The five-bedroom mansion has a rich history. Frank Stewart, who made his fortune selling electrical supplies in Philadelphia, built the home, which was known as “Rugby Pines.” Property tax records indicate the house was built in 1908, but other sources list the year as 1914.

Stewart was an avid historian and outdoorsman, as well as the author of several books about South Jersey history. (A nearby lake in Woobury is named in his honor.) When he died in 1948, his large collection of artifacts was willed to Rowan (then known as New Jersey State Teachers College at Glassboro), where it remains on display.

The three-story mansion has three fireplaces, a game room, a three-car garage and an in-ground pool.

For the first six years it owned the house, Rowan paid full property taxes to the city, even though, as a tax-exempt institution, it was not required to do so. In 2007, the university reached a 10-year agreement with the city to pay $15,000 in annual taxes that year, with a 3 percent increase in each subsequent year.
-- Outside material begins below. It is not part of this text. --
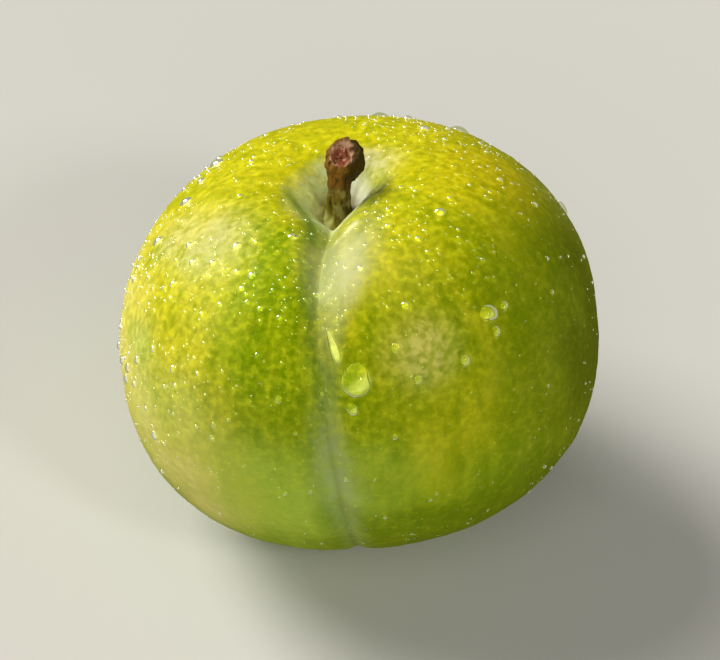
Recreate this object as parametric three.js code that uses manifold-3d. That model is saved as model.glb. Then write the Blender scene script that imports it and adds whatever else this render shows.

Traditionally, Rowan’s president lived at Hollybush Mansion on the Glassboro campus. But when Farish became president, the aging building was in need of major repairs. Rowan couldn’t find a suitable home for Farish in Glassboro, so it bought the mansion in Woodbury.

Hollybush has been converted into a museum and conference center, and it will no longer be used as a residence, Cardona said.

The university’s interim president, Ali Houshmand, owns a home in Glassboro.

Proceeds from the sale of the Woodbury mansion will likely be used toward construction of a new home in Glassboro for the college’s next president, Cardona said.